Black students were educational failures, the experts maintained, because they are in perpetual rebellion against white values and authority, they fritter away countless hours blaming whites for their problems, and go into near catatonia at the prospect of studying hard and completing their homework assignments, thus risking being ridiculed by their peers as "acting white."

This thinly disguised and deeply flawed rehash of the old stereotype of black intellectual inferiority went virtually unchallenged in high academic circles. But that stereotype has again been shattered. A comprehensive survey of student attitudes by the Minority Student Achievement Network, an educational advocacy group, found that black and Latino students were as motivated, studied as hard, and were as serious about graduating as whites.

This is not the first study to explode the myth of inherent black educational failure. A special Census report in February, 1999, on black achievement, and the National Urban League's State of Black America recent annual reports found that more than eighty percent of blacks graduate from high school, their drop-out rates are only marginally higher than that of whites, and a significant and rising number of black high school graduates go on to college.

During the nightmare years of legal segregation, blacks repeatedly said that they prized education above everything else, and regarded it as their children's passport out of poverty and segregation. Generations of black students attended de-facto segregated inner city schools and legally segregated schools in the South. Most graduated, went on to college, and became successful in business and the professions.
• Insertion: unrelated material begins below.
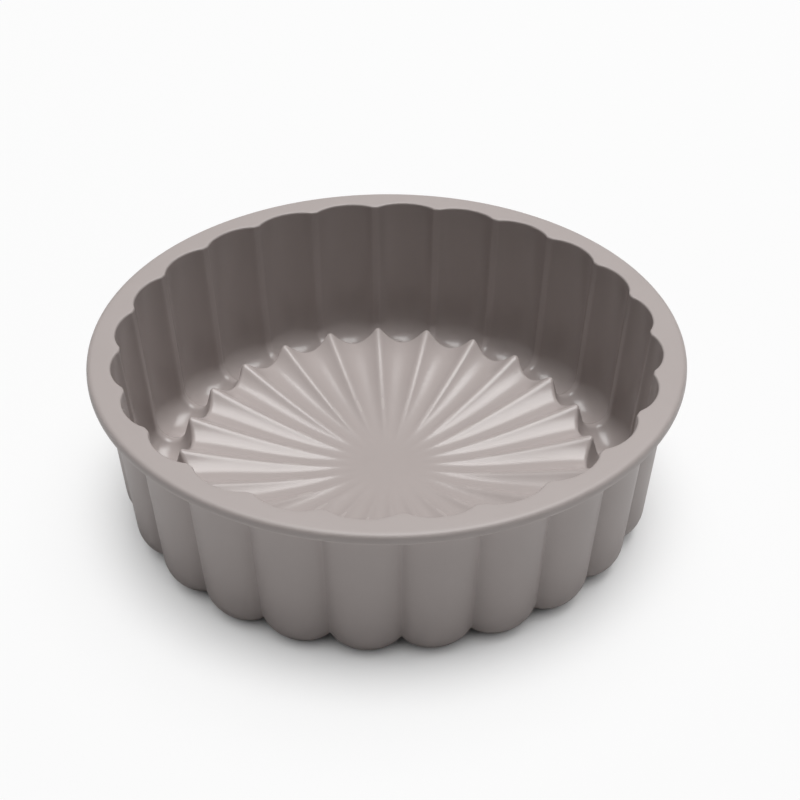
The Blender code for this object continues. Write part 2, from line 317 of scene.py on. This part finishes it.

Teachers who were dedicated and determined that they attain excellence in their studies taught them. These teachers expected and demanded that their students perform up to the same level as white students. They challenged the students to learn, set specific goals, demanded their full participation in classroom work, gave them positive and continual direction and reinforcement. Even though far more young blacks than whites are in prison, on parole or probation, the overwhelming majority have avoided the dead end cycle of crime, drugs, gangs, and violence. They have seen the personal and social devastation that the streets have wreaked on friends, relatives, and acquaintances and they want no part of it.

The black students that tumble through the educational crack do so not because they are stupid, lack ambition, or are terrified of seeming too smart. They fail because they are trapped in crumbling, underserved public schools, stocked with inexperienced, insensitive, or indifferent teachers and administrators, and because they lack parental and social supports. Their failure provides grist for conservative educational ideologues to victim-bash and propagate the phony notion of chronic black educational incompetence.